• **LISTING**:
(begin)

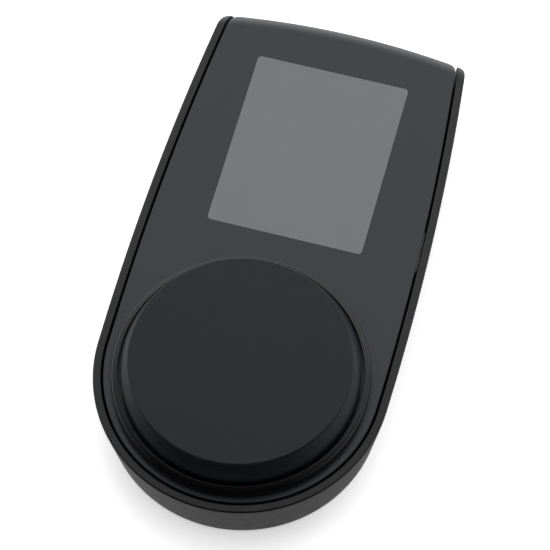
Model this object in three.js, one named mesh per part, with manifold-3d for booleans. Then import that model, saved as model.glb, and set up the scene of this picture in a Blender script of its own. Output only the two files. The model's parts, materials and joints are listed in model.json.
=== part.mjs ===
// Dash-top radar detector: a drafted tub with a flush face plate, a portrait display window and a
// large push-and-turn dial standing in a glossy ring. Millimetres, +Z up.
// The drawing below has the dial's axis on Z and the top of the face plate at Z = 0. The whole group
// is then moved so that the origin is the middle of the bounding box, at its base.
import * as THREE from 'three';
import { mergeVertices } from 'three/addons/utils/BufferGeometryUtils.js';
import Module from 'manifold-3d';

const wasm = await Module();
wasm.setup();

// ---- Driving dimensions ----
const GAP = 0.3; // clearance kept between neighbouring pieces

// Plan outline: a round near end, two long shallow side arcs and a shallow far arc.
const NOSE_R = 27.44;
const SIDE_R = 560;
const HALF_WIDTH = 27.65;
const WIDEST_Y = 15.7;
const FAR_R = 150;
const FAR_Y = 77.2;
const CORNER_R = 1.2;

// Tub
const DEPTH = 13.8;
const DRAFT = 1.9; // how far the side wall leans in over the whole depth
const WALL = 1.55;
const FLOOR = 1.6;
const BASE_FILLET = 0.8;
const RIM_FILLET = 0.4;
const FAR_ROLL = 3.5; // radius that the top surface rolls over at the far end

// Face plate
const SEAM = 0.4; // open seam between the face plate and the rim of the tub
const PLATE = 2.0;
const SKIRT_DROP = 3.7;

// Display
const DISPLAY_Y = 48.23;
const DISPLAY_W = 30.0;
const DISPLAY_L = 36.9;
const DISPLAY_CORNER = 0.8;
const GLASS = 1.2;
const LEDGE = 1.2; // ledge that carries the glass, all round
const LCD_W = 32.4;
const LCD_L = 44;

// Dial and ring
const PRESS = 0.6; // travel of the push switch under the dial
const DIAL_TOP_Z = 7.5;
const DIAL_TOP_R = 20.28;
const DIAL_NECK_R = 20.45; // just under the top edge, above the flare
const DIAL_R = 21.95;
const DIAL_FLARE_Z = 3; // the side is upright from here down
const DIAL_BOTTOM_Z = PRESS + GAP;
const DIAL_EDGE = 0.2;
const DIAL_SKIN = 1.6;
const DIAL_WALL = 1.4;
const RING_R = 23.75;
const RING_BORE = 22.5;
const RING_TOP_Z = 2.44;
const RING_CROWN = 0.12; // fall of the ring's top from its bore to its shoulder
const RING_SHOULDER = 0.75;
const LEG_ANGLES = [90, 200, 340];
const LEG_W = 2.4;
const LEG_T = 0.6;
const LEG_DROP = 3.4;

// Encoder
const BUSH_R = 3.5;
const BUSH_TOP = 1.9;
const NUT_R = 5.4; // to its corners
const NUT_TOP = 1.8;
const SHAFT_R = 2.5;
const SPLINE_R = 3.0;
const ENCODER = 13; // square body
const ENCODER_TOP = -PLATE - GAP;
const SHAFT_FOOT = -4.3;
const CHAMBER_TOP = -3.8;
const HUB_R = 6;
const HUB_BOTTOM = 2.8;
const SPLINE_TOP = 5.2;
const PLUNGER = 0.6;

// Board and the pieces on it
const BOARD_TOP = -7.0;
const BOARD = 1.2;
const BOARD_FAR_Y = 49;
const ON_BOARD = BOARD_TOP + GAP;
const FLOOR_TOP = FLOOR - DEPTH;
const SHIELD = { x: 0, y: 39, width: 24, length: 16, height: 1.6 };
const SHIELD_SHEET = 0.4;
const CHIP = { x: 8, y: 15, width: 10, length: 10, height: 1.1 };
const ANTENNA = { x: -10, y: 14.75, width: 14, length: 13.5, height: 2.8 };

// Base pad and screws
const PAD_W = 31;
const PAD_L = 66;
const PAD_Y = 29;
const PAD = 1.2;
const PAD_CORNER = 6;
const PAD_PROUD = 0.6;
const SCREWS = [[16, -13], [-16, -13], [19.2, 62], [-19.2, 62]];
const BOSS_R = 2.6;
const BOSS_END = -8.9;
const HEAD_R = 1.9;
const HEAD = 0.9;
const HEAD_TOP = -12.8;
const THREAD_R = 0.9;
const THREAD_END = -5.5;
const RECESS = 0.5; // depth and width of the cross recess in a screw head
const RECESS_REACH = 1.2;

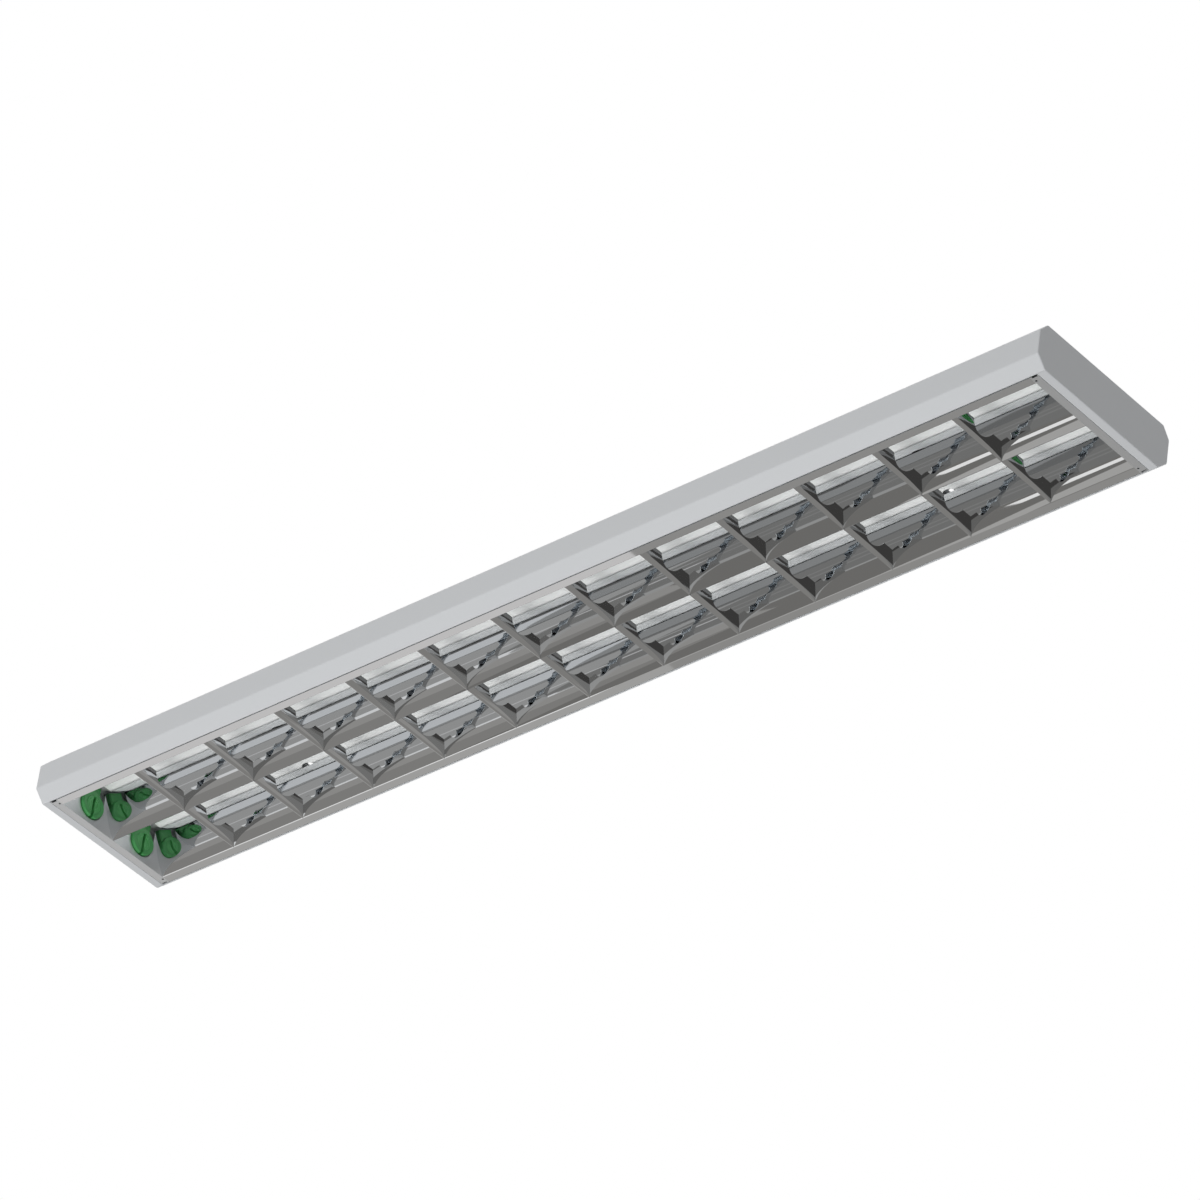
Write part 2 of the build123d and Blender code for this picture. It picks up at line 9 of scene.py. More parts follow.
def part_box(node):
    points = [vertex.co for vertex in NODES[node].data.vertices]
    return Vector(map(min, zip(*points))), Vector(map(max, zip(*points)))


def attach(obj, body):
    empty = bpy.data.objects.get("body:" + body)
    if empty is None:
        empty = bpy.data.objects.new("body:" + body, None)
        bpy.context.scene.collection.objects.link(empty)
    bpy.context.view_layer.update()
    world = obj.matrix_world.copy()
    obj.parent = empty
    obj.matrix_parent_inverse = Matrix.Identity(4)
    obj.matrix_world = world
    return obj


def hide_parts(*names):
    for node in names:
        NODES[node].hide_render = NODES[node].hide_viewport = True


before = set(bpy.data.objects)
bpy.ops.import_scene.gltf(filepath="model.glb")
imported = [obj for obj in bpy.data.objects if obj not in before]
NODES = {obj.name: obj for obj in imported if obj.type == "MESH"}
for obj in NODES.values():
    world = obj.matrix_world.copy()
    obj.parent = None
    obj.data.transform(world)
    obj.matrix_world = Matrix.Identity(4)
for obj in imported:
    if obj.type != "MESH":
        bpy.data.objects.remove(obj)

bl_info = {
    "name": "Mirror louvre ceiling light",
    "version": (1, 0, 0),
    "blender": (4, 2, 0),
    "location": "3D View > Sidebar > Ceiling light",
    "description": "Dresses a surface mounted tube light with its louvre, enamel and lampholders",
    "category": "Object",
}

MM = 0.001
CENTRE_LOW, CENTRE_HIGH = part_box("louvre_centre_reflector")
SIDE_LOW, SIDE_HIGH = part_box("louvre_side_far")
BLADE_LOW, BLADE_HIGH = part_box("cross_blade_01")
MOUTH_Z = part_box("housing_body")[0].z

# Louvre sheet work
CENTRE_TOP_LIP = 4 * MM
SIDE_TOP_LIP = 5 * MM
RIM_UPSTAND = 8 * MM
RIM_TO_WALL_GAP = 0.2 * MM
BLADE_END_GAP = 0.1 * MM
BLADE_INNER_MINIMUM = 0.02 * MM
WALL_SAMPLES = 40
BLADE_SAMPLES_ACROSS = 121
BLADE_SAMPLES_UP = 14
NOTCH_HALVINGS = 30

# Lampholders, in mm behind their face and out from the lamp's axis
PIN_SLOT_HALF = 1.6
DRUM_RADIUS = 14.3
DRUM_DEPTH = 11.0
RECESS_RADIUS = 9.05
CAVITY_RADIUS = 7.5
PEG_RADIUS = 3.0
PEG_RISE = 8.0
ROTOR_RADIUS = 9.0
ROTOR_DEPTH = 6.8
ROTOR_SLOT_DEPTH = 5.2
AXIS_RADIUS = 0.01

# Stage, in metres
FLOOR_HALF = 400.0
CAMERA_REACH = 1000.0
LAMP_SIZE = 3.0
MIRROR_BOUNCES = 12
LAMPS = {
    "key_lamp": (1.0, (-1.0, -5.0, -3.5)),
    "floor_lamp": (0.5, (0.5, 0.0, -5.5)),
    "top_lamp": (0.5, (0.0, 2.0, 5.0)),
}

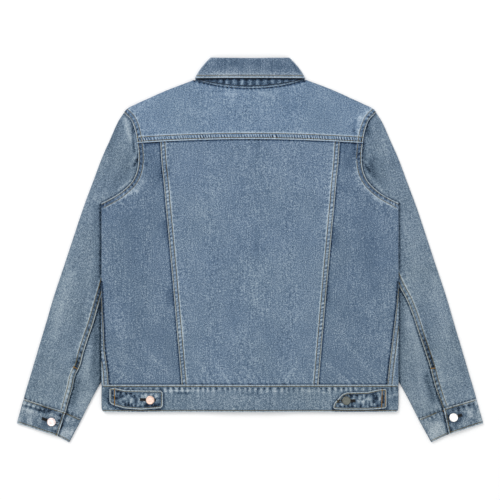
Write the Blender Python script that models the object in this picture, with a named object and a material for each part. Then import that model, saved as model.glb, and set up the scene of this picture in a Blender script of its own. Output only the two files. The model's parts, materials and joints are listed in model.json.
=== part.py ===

(end)

• **GIVEN REQUEST**:
Repeat the lines above exactly.

• **THE OUTPUT**:
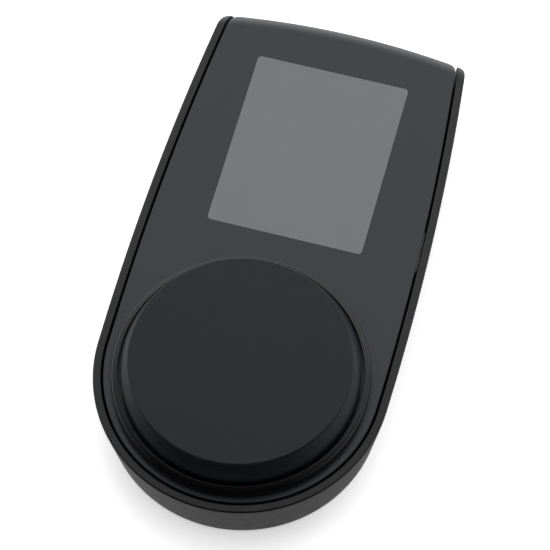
Model this object in three.js, one named mesh per part, with manifold-3d for booleans. Then import that model, saved as model.glb, and set up the scene of this picture in a Blender script of its own. Output only the two files. The model's parts, materials and joints are listed in model.json.
=== part.mjs ===
// Dash-top radar detector: a drafted tub with a flush face plate, a portrait display window and a
// large push-and-turn dial standing in a glossy ring. Millimetres, +Z up.
// The drawing below has the dial's axis on Z and the top of the face plate at Z = 0. The whole group
// is then moved so that the origin is the middle of the bounding box, at its base.
import * as THREE from 'three';
import { mergeVertices } from 'three/addons/utils/BufferGeometryUtils.js';
import Module from 'manifold-3d';

const wasm = await Module();
wasm.setup();

// ---- Driving dimensions ----
const GAP = 0.3; // clearance kept between neighbouring pieces

// Plan outline: a round near end, two long shallow side arcs and a shallow far arc.
const NOSE_R = 27.44;
const SIDE_R = 560;
const HALF_WIDTH = 27.65;
const WIDEST_Y = 15.7;
const FAR_R = 150;
const FAR_Y = 77.2;
const CORNER_R = 1.2;

// Tub
const DEPTH = 13.8;
const DRAFT = 1.9; // how far the side wall leans in over the whole depth
const WALL = 1.55;
const FLOOR = 1.6;
const BASE_FILLET = 0.8;
const RIM_FILLET = 0.4;
const FAR_ROLL = 3.5; // radius that the top surface rolls over at the far end

// Face plate
const SEAM = 0.4; // open seam between the face plate and the rim of the tub
const PLATE = 2.0;
const SKIRT_DROP = 3.7;

// Display
const DISPLAY_Y = 48.23;
const DISPLAY_W = 30.0;
const DISPLAY_L = 36.9;
const DISPLAY_CORNER = 0.8;
const GLASS = 1.2;
const LEDGE = 1.2; // ledge that carries the glass, all round
const LCD_W = 32.4;
const LCD_L = 44;

// Dial and ring
const PRESS = 0.6; // travel of the push switch under the dial
const DIAL_TOP_Z = 7.5;
const DIAL_TOP_R = 20.28;
const DIAL_NECK_R = 20.45; // just under the top edge, above the flare
const DIAL_R = 21.95;
const DIAL_FLARE_Z = 3; // the side is upright from here down
const DIAL_BOTTOM_Z = PRESS + GAP;
const DIAL_EDGE = 0.2;
const DIAL_SKIN = 1.6;
const DIAL_WALL = 1.4;
const RING_R = 23.75;
const RING_BORE = 22.5;
const RING_TOP_Z = 2.44;
const RING_CROWN = 0.12; // fall of the ring's top from its bore to its shoulder
const RING_SHOULDER = 0.75;
const LEG_ANGLES = [90, 200, 340];
const LEG_W = 2.4;
const LEG_T = 0.6;
const LEG_DROP = 3.4;

// Encoder
const BUSH_R = 3.5;
const BUSH_TOP = 1.9;
const NUT_R = 5.4; // to its corners
const NUT_TOP = 1.8;
const SHAFT_R = 2.5;
const SPLINE_R = 3.0;
const ENCODER = 13; // square body
const ENCODER_TOP = -PLATE - GAP;
const SHAFT_FOOT = -4.3;
const CHAMBER_TOP = -3.8;
const HUB_R = 6;
const HUB_BOTTOM = 2.8;
const SPLINE_TOP = 5.2;
const PLUNGER = 0.6;

// Board and the pieces on it
const BOARD_TOP = -7.0;
const BOARD = 1.2;
const BOARD_FAR_Y = 49;
const ON_BOARD = BOARD_TOP + GAP;
const FLOOR_TOP = FLOOR - DEPTH;
const SHIELD = { x: 0, y: 39, width: 24, length: 16, height: 1.6 };
const SHIELD_SHEET = 0.4;
const CHIP = { x: 8, y: 15, width: 10, length: 10, height: 1.1 };
const ANTENNA = { x: -10, y: 14.75, width: 14, length: 13.5, height: 2.8 };

// Base pad and screws
const PAD_W = 31;
const PAD_L = 66;
const PAD_Y = 29;
const PAD = 1.2;
const PAD_CORNER = 6;
const PAD_PROUD = 0.6;
const SCREWS = [[16, -13], [-16, -13], [19.2, 62], [-19.2, 62]];
const BOSS_R = 2.6;
const BOSS_END = -8.9;
const HEAD_R = 1.9;
const HEAD = 0.9;
const HEAD_TOP = -12.8;
const THREAD_R = 0.9;
const THREAD_END = -5.5;
const RECESS = 0.5; // depth and width of the cross recess in a screw head
const RECESS_REACH = 1.2;

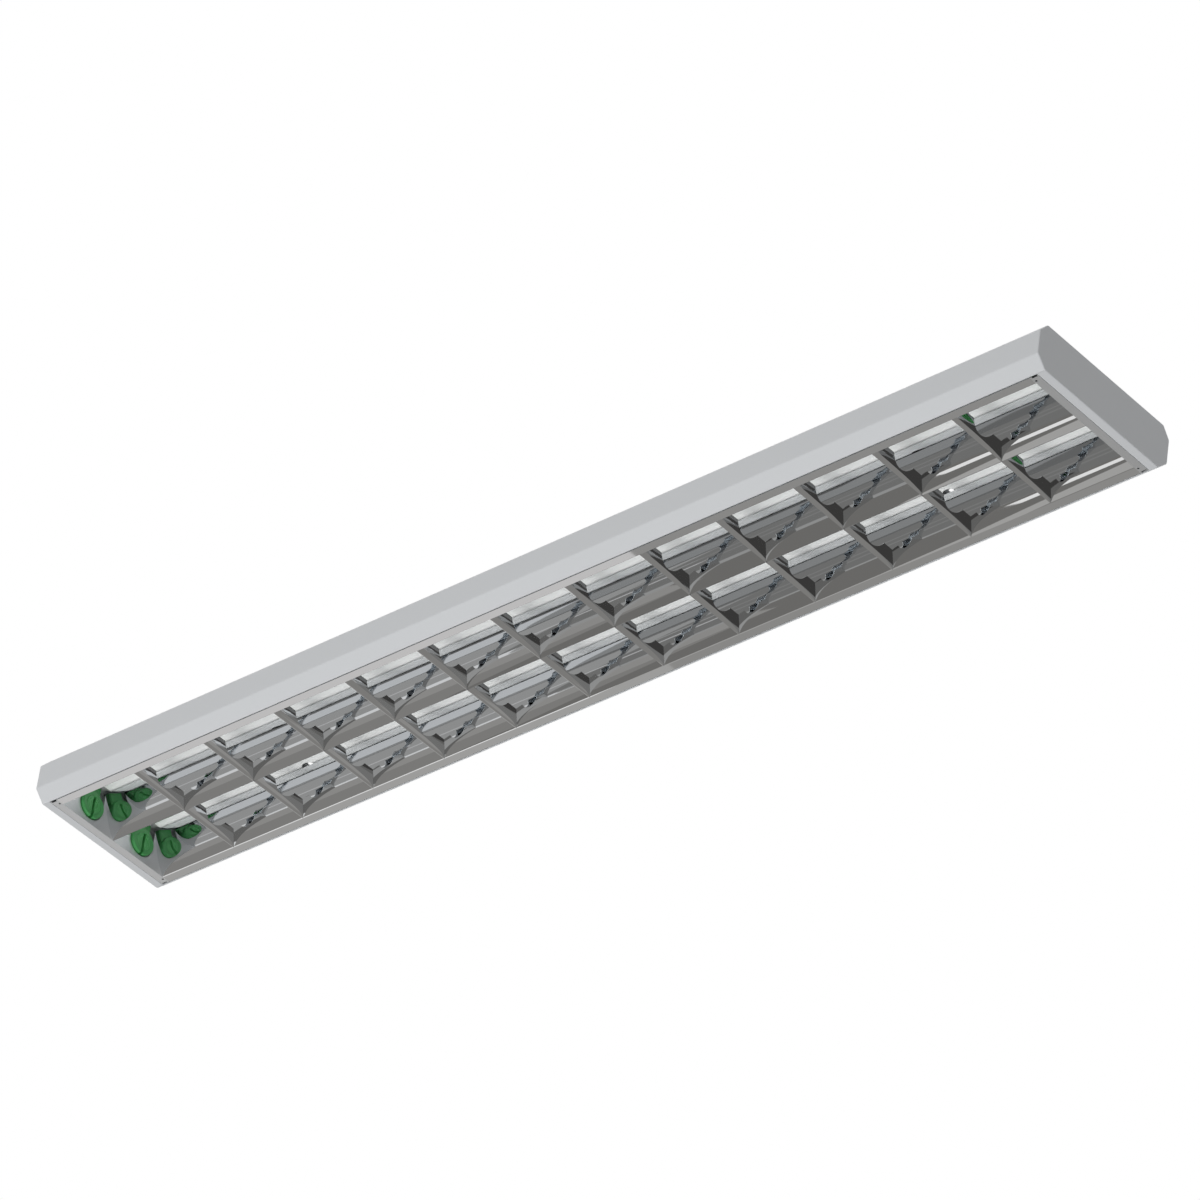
Write part 2 of the build123d and Blender code for this picture. It picks up at line 9 of scene.py. More parts follow.
def part_box(node):
    points = [vertex.co for vertex in NODES[node].data.vertices]
    return Vector(map(min, zip(*points))), Vector(map(max, zip(*points)))


def attach(obj, body):
    empty = bpy.data.objects.get("body:" + body)
    if empty is None:
        empty = bpy.data.objects.new("body:" + body, None)
        bpy.context.scene.collection.objects.link(empty)
    bpy.context.view_layer.update()
    world = obj.matrix_world.copy()
    obj.parent = empty
    obj.matrix_parent_inverse = Matrix.Identity(4)
    obj.matrix_world = world
    return obj


def hide_parts(*names):
    for node in names:
        NODES[node].hide_render = NODES[node].hide_viewport = True


before = set(bpy.data.objects)
bpy.ops.import_scene.gltf(filepath="model.glb")
imported = [obj for obj in bpy.data.objects if obj not in before]
NODES = {obj.name: obj for obj in imported if obj.type == "MESH"}
for obj in NODES.values():
    world = obj.matrix_world.copy()
    obj.parent = None
    obj.data.transform(world)
    obj.matrix_world = Matrix.Identity(4)
for obj in imported:
    if obj.type != "MESH":
        bpy.data.objects.remove(obj)

bl_info = {
    "name": "Mirror louvre ceiling light",
    "version": (1, 0, 0),
    "blender": (4, 2, 0),
    "location": "3D View > Sidebar > Ceiling light",
    "description": "Dresses a surface mounted tube light with its louvre, enamel and lampholders",
    "category": "Object",
}

MM = 0.001
CENTRE_LOW, CENTRE_HIGH = part_box("louvre_centre_reflector")
SIDE_LOW, SIDE_HIGH = part_box("louvre_side_far")
BLADE_LOW, BLADE_HIGH = part_box("cross_blade_01")
MOUTH_Z = part_box("housing_body")[0].z

# Louvre sheet work
CENTRE_TOP_LIP = 4 * MM
SIDE_TOP_LIP = 5 * MM
RIM_UPSTAND = 8 * MM
RIM_TO_WALL_GAP = 0.2 * MM
BLADE_END_GAP = 0.1 * MM
BLADE_INNER_MINIMUM = 0.02 * MM
WALL_SAMPLES = 40
BLADE_SAMPLES_ACROSS = 121
BLADE_SAMPLES_UP = 14
NOTCH_HALVINGS = 30

# Lampholders, in mm behind their face and out from the lamp's axis
PIN_SLOT_HALF = 1.6
DRUM_RADIUS = 14.3
DRUM_DEPTH = 11.0
RECESS_RADIUS = 9.05
CAVITY_RADIUS = 7.5
PEG_RADIUS = 3.0
PEG_RISE = 8.0
ROTOR_RADIUS = 9.0
ROTOR_DEPTH = 6.8
ROTOR_SLOT_DEPTH = 5.2
AXIS_RADIUS = 0.01

# Stage, in metres
FLOOR_HALF = 400.0
CAMERA_REACH = 1000.0
LAMP_SIZE = 3.0
MIRROR_BOUNCES = 12
LAMPS = {
    "key_lamp": (1.0, (-1.0, -5.0, -3.5)),
    "floor_lamp": (0.5, (0.5, 0.0, -5.5)),
    "top_lamp": (0.5, (0.0, 2.0, 5.0)),
}

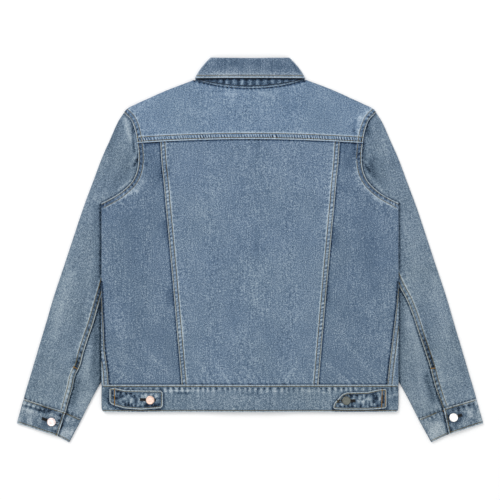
Write the Blender Python script that models the object in this picture, with a named object and a material for each part. Then import that model, saved as model.glb, and set up the scene of this picture in a Blender script of its own. Output only the two files. The model's parts, materials and joints are listed in model.json.
=== part.py ===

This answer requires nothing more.